The bill also increased the sunset provisions to 10 years from the initial proposal of four to nine years.

To encourage job-generating investments, CREATE provides projects with a minimum investment capital of P50 billion, or those that can generate at least 10,000 employees, a special incentive package of at least 40 years.

The Senate version of CREATE also proposes the adoption of a Strategic Investment Priority Plan (SIPP) every three years. Under this, priority projects or activities that have substantial amounts of investments, considerable job generation capacity, and modern technology will be identified.

As mentioned in my previous piece, the finance department believes that it is of utmost importance that the grant of fiscal incentives in the country be rationalized, especially since for decades, the Philippines has been too generous in granting tax incentives to a few investors in perpetuity and without the benefit of a regular and in-depth review of the costs and benefits of doing so.

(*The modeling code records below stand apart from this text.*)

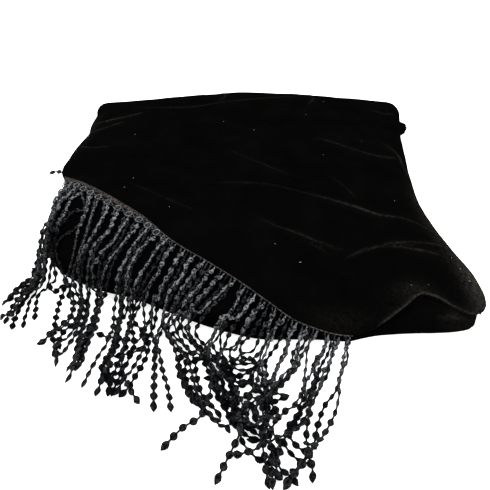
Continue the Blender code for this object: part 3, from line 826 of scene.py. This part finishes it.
def panel_points(edge, out, share, turn):
    """Points of the end panel's outer side, by the share of the way to the edge and of its turn."""
    rim = np.stack([edge["x"], edge["y"]], axis=-1)
    spoke = rim - CROWN
    plan = CROWN + spoke * share[..., None]
    top = edge["top"] - CROWN_HEIGHT
    z = CROWN_HEIGHT + top * share**4 + folds_height(plan[..., 0], plan[..., 1])
    most = np.radians(90 + 30 * np.clip(edge["drop"] / 10, 0, 1))
    depth = edge["drop"] / (1 - np.cos(most))
    past = edge["reach"] * np.sin(turn * most)
    fall = 4 * top / np.linalg.norm(spoke, axis=-1)
    z = z + fall * past - depth * (1 - np.cos(turn * most))
    plan = plan + out * past[..., None]
    return np.concatenate([plan, z[..., None]], axis=-1)


def grid_normals(points):
    """Unit normals of a grid of points, first axis by second axis."""
    return unit(np.cross(np.gradient(points, axis=0), np.gradient(points, axis=1)))


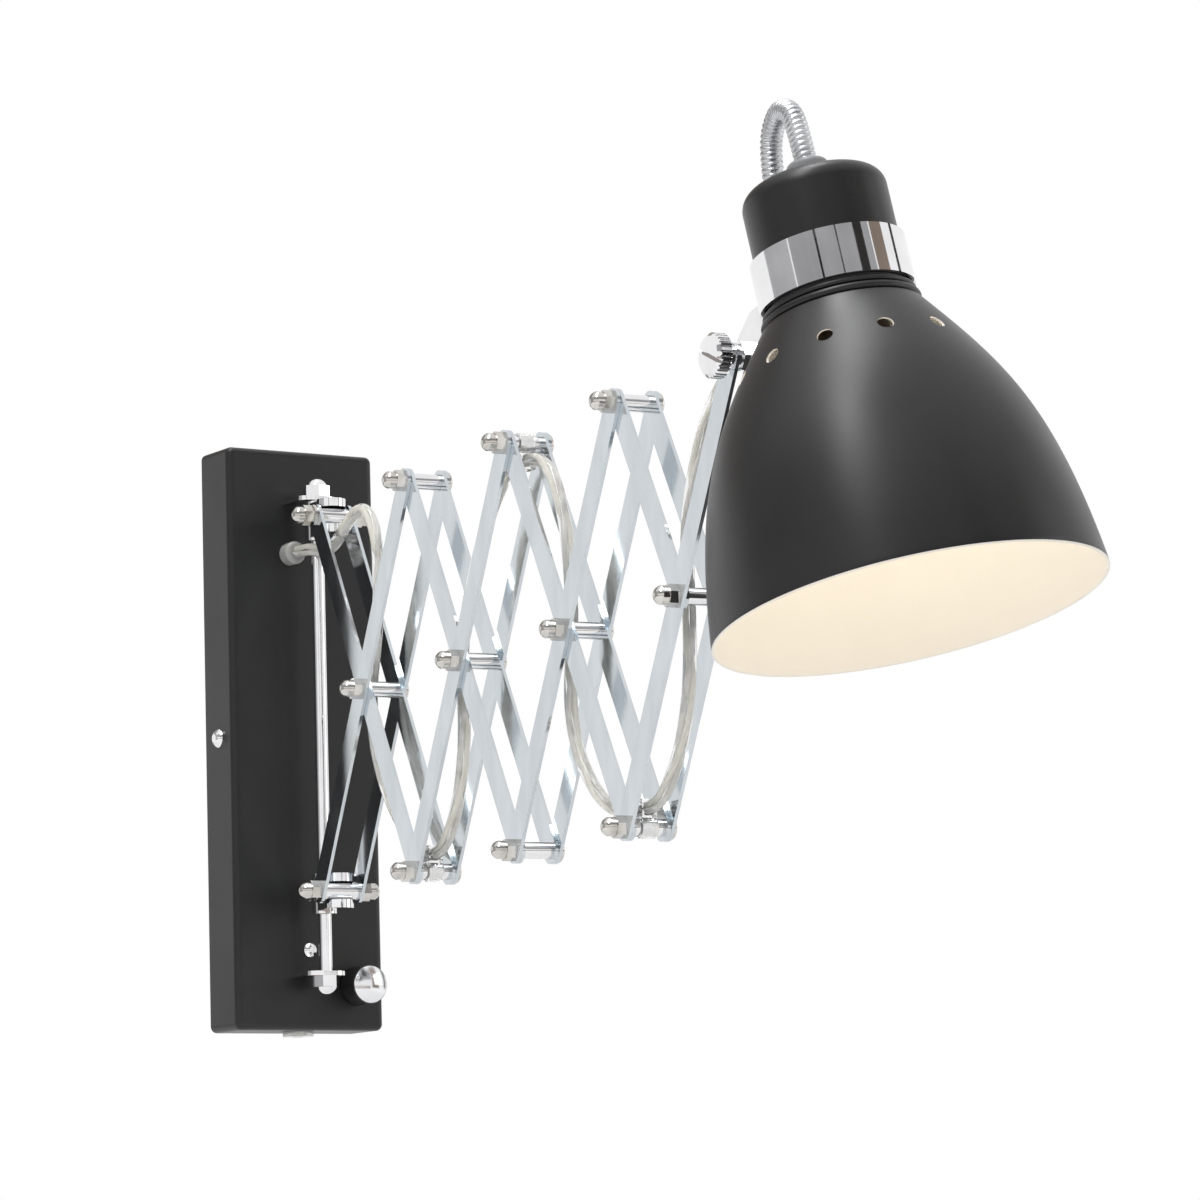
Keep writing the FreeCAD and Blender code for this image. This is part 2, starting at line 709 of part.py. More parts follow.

The DOF argued that the country gives away some of the most, if not the most, generous incentives in the region via a special rate of five percent on gross income earned in lieu of all taxes, both local and national, and with no time limit. It also explained that while these companies are given discounted tax rates equivalent to six to 13 percent of CIT, other companies -- including some 90,000 small and medium enterprises pay the regular rate of 30 percent.

In 2017 alone, about P441 billion or 2.8 percent of the gross domestic product was granted in terms of tax incentives to only 3,150 companies, some of which are even in the list of top 1,000 corporations in the country.

As proposed, incentives will now be performance-based, targeted to priority industries and areas, time-bound, transparent, and renewable only if the activities meet certain criteria.